— BEGIN Stored rows —
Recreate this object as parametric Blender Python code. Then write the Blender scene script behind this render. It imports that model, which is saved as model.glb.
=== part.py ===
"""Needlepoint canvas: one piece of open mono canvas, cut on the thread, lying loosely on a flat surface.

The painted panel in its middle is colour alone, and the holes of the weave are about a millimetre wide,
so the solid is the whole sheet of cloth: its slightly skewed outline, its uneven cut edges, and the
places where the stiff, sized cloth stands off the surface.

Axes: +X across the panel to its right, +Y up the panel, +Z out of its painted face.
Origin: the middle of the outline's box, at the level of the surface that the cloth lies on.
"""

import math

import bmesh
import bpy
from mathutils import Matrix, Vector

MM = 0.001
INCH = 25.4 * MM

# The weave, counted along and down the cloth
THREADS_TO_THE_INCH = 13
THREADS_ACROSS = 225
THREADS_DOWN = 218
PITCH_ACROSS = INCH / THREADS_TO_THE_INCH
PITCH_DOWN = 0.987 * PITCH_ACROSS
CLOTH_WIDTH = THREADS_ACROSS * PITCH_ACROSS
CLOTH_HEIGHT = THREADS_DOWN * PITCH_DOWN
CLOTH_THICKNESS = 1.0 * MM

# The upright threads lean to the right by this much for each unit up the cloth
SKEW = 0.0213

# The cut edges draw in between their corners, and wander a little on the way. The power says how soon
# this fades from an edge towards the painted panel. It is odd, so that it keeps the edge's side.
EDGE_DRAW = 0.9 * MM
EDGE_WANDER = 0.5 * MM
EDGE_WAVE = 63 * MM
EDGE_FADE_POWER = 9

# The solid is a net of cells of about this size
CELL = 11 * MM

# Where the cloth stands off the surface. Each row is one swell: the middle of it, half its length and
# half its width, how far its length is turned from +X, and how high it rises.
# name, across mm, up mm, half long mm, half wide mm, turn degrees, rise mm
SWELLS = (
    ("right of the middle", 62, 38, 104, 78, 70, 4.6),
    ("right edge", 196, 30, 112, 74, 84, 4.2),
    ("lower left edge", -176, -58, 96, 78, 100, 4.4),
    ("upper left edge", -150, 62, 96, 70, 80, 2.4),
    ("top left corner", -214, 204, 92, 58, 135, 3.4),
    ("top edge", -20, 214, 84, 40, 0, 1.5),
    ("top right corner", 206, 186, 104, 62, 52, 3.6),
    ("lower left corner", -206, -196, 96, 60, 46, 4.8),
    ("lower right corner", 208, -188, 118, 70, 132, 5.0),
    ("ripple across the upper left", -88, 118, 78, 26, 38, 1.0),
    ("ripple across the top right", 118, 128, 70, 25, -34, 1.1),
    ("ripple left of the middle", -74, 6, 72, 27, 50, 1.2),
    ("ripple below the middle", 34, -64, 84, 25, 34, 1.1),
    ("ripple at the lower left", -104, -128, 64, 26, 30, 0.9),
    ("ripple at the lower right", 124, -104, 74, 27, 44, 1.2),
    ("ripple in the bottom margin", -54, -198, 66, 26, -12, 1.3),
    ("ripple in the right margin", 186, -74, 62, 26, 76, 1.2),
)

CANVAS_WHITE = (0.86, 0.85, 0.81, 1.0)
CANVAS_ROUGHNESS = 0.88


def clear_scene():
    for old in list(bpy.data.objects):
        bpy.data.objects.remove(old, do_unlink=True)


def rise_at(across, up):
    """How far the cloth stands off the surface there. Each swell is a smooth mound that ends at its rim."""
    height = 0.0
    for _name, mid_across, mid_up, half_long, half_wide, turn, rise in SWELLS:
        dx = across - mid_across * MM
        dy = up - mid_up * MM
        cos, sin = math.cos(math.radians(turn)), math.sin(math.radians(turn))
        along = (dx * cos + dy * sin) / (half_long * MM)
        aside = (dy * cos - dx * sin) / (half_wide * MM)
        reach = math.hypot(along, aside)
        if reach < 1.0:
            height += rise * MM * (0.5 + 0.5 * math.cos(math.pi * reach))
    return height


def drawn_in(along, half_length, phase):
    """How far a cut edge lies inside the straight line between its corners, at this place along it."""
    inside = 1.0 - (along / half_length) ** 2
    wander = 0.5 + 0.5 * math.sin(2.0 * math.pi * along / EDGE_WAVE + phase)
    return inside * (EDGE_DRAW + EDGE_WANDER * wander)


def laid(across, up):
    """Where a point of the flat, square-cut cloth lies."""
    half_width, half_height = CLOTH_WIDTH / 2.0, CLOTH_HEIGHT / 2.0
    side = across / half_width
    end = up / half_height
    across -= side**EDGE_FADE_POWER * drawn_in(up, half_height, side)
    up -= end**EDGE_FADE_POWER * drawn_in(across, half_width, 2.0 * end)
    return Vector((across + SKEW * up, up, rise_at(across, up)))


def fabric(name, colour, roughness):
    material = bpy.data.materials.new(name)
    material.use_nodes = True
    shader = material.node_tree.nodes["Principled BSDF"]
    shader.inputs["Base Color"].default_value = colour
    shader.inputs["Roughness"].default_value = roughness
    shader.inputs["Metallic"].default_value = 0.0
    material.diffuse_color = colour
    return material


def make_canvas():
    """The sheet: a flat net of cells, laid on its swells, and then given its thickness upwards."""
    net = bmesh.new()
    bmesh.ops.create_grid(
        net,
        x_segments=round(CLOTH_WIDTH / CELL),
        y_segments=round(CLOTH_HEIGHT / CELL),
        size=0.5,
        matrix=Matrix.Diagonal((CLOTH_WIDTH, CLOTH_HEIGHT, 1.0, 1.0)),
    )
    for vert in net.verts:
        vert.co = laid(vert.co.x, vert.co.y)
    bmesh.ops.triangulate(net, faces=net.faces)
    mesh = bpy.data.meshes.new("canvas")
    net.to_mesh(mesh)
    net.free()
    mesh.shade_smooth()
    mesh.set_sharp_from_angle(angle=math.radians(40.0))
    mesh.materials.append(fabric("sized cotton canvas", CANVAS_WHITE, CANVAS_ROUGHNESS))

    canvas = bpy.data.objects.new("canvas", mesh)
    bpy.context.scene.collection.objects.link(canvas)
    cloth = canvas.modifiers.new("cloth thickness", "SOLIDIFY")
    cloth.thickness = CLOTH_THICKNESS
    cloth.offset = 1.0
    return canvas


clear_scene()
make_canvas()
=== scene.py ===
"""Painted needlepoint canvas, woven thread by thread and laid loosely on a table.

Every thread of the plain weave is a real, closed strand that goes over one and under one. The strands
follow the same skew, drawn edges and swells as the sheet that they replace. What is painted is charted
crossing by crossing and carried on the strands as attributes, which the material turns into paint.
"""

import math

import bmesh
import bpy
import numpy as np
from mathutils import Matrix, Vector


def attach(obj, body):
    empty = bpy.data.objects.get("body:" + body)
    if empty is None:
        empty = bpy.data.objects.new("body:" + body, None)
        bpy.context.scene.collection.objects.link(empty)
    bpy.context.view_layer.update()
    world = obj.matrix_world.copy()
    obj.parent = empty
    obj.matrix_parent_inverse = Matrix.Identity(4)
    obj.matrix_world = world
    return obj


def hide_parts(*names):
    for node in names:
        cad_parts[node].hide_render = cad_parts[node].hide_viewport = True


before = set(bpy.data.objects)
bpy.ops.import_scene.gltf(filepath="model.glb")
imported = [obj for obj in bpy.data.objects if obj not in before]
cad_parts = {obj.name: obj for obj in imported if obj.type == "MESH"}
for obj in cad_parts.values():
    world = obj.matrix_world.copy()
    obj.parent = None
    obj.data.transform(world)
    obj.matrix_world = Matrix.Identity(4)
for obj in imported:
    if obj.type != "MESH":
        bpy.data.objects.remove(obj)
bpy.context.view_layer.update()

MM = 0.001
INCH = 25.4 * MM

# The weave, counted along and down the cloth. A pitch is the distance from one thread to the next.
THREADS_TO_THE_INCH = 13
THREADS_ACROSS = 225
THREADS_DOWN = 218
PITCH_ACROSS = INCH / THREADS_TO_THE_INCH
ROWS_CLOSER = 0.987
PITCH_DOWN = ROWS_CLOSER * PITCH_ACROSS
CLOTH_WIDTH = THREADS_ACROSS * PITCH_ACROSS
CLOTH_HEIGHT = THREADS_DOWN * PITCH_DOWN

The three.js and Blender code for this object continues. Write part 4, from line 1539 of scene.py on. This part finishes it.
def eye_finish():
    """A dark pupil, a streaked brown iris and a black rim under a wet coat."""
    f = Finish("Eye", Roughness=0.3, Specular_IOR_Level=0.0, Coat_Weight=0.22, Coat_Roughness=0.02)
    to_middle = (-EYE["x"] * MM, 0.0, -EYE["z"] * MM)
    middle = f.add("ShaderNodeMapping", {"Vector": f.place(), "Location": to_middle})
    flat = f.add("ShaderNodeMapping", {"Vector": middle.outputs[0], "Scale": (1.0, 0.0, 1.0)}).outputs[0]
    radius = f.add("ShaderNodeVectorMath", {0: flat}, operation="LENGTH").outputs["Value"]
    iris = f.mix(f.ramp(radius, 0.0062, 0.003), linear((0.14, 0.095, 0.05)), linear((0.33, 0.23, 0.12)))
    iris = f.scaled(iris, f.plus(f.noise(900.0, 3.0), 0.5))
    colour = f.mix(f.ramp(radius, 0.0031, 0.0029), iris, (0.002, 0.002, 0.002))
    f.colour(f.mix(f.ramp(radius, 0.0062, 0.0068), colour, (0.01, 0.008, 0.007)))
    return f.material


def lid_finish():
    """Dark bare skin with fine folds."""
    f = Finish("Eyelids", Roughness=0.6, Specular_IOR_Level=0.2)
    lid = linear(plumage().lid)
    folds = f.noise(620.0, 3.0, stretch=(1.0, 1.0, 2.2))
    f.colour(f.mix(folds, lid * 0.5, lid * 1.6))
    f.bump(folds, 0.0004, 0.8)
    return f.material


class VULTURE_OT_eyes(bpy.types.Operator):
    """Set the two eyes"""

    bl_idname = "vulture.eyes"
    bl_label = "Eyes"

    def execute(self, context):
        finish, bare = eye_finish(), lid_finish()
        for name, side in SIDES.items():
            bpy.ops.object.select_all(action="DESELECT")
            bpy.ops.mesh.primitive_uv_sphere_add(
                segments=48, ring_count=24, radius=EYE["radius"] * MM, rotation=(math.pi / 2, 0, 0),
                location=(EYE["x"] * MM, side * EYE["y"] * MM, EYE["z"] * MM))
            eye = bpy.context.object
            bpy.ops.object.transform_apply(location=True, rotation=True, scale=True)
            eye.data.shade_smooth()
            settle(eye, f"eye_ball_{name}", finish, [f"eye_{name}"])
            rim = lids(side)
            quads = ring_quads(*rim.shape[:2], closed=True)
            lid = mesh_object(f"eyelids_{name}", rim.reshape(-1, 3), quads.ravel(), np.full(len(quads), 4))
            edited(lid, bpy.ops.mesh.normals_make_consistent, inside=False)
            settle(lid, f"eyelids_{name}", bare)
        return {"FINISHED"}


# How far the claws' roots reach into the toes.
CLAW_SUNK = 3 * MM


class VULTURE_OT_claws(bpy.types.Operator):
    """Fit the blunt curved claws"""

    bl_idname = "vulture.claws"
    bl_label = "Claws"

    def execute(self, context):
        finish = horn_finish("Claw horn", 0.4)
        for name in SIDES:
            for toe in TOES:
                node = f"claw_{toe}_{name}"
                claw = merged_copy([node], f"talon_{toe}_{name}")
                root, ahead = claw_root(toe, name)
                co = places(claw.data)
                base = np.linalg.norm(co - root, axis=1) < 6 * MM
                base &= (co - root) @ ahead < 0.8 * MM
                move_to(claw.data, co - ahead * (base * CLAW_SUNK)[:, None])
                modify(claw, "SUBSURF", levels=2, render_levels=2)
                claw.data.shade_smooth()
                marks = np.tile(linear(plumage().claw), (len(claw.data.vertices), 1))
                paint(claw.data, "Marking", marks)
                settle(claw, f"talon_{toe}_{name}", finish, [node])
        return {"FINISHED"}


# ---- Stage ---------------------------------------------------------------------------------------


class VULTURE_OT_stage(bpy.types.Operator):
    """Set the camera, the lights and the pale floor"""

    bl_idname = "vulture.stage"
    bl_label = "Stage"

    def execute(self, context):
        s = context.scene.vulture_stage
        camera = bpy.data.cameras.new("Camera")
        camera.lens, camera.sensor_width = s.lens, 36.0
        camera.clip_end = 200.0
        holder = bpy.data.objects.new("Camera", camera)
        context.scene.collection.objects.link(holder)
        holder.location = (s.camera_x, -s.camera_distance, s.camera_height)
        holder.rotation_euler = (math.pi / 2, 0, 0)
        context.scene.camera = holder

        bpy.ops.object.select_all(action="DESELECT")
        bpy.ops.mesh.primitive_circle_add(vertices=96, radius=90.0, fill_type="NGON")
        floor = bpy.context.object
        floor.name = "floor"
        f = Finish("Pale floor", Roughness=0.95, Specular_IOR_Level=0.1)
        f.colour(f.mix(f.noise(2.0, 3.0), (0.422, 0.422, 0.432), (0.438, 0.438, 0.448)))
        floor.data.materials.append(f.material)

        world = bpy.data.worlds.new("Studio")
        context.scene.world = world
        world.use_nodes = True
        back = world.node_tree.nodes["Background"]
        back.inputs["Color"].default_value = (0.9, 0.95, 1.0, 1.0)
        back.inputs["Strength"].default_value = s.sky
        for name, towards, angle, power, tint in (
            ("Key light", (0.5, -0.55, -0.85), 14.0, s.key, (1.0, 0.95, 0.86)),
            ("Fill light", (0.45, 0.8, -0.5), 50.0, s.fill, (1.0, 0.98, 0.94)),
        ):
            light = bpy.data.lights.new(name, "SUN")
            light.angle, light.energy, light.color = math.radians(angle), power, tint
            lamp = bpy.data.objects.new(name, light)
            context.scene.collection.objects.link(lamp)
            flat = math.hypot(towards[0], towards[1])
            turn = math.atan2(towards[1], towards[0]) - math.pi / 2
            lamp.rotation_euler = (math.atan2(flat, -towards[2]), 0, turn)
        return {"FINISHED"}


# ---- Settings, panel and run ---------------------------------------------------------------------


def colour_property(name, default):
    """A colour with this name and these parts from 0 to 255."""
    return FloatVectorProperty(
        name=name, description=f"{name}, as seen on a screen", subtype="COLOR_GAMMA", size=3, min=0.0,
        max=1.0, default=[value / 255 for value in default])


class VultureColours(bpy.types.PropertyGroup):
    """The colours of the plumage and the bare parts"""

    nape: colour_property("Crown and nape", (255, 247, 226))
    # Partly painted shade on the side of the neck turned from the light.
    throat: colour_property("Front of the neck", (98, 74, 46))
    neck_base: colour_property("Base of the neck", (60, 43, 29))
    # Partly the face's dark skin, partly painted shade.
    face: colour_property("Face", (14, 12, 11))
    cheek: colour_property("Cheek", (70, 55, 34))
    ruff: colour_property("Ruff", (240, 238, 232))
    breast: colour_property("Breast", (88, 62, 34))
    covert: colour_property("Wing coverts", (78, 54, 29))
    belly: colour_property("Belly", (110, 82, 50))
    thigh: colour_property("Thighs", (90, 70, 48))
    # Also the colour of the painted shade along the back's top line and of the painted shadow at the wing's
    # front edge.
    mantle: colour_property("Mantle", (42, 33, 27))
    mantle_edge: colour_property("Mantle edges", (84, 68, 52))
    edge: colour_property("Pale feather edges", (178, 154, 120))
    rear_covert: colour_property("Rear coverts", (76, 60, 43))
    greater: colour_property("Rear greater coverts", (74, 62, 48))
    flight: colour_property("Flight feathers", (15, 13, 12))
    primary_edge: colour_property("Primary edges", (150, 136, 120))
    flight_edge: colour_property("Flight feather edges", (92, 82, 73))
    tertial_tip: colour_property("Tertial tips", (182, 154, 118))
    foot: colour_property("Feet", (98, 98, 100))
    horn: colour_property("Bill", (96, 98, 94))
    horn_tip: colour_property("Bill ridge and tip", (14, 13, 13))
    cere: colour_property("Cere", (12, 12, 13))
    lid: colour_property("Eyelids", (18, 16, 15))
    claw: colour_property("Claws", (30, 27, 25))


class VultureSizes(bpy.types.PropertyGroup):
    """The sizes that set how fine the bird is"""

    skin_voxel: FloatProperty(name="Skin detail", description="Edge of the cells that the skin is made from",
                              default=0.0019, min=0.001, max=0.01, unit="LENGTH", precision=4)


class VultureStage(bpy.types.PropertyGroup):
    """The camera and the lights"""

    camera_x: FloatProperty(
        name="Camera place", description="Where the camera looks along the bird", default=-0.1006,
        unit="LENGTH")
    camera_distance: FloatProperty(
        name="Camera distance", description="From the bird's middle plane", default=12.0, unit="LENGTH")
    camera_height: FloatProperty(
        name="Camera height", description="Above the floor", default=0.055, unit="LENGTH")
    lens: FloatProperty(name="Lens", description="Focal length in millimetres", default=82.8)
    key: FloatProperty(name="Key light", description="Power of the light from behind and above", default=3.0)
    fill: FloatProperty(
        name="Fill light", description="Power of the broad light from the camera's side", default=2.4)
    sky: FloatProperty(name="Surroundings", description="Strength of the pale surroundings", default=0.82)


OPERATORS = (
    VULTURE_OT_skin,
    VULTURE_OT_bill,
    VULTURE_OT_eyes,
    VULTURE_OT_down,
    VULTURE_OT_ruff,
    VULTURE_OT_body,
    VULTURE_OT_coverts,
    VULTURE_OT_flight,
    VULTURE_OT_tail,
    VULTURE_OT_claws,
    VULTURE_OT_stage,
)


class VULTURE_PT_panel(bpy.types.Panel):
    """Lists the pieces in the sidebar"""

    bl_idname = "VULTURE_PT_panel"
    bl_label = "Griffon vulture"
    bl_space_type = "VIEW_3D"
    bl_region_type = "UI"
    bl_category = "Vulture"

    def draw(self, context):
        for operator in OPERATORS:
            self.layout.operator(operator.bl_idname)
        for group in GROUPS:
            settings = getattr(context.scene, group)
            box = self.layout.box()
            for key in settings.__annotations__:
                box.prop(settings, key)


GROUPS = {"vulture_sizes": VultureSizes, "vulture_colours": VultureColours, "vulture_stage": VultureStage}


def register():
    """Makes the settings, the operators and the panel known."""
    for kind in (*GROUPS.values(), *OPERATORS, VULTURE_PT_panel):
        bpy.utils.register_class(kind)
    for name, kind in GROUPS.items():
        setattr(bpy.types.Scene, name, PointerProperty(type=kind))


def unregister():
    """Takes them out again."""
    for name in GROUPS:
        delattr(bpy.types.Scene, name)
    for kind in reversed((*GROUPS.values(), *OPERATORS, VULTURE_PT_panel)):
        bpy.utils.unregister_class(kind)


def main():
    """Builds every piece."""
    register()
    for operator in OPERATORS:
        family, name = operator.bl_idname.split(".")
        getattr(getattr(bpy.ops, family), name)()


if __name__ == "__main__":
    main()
— END Stored rows —
Everything from the first line above up to and including the line that contains "a flat surface." should be printed exactly; please print only that.

Result:
Recreate this object as parametric Blender Python code. Then write the Blender scene script behind this render. It imports that model, which is saved as model.glb.
=== part.py ===
"""Needlepoint canvas: one piece of open mono canvas, cut on the thread, lying loosely on a flat surface.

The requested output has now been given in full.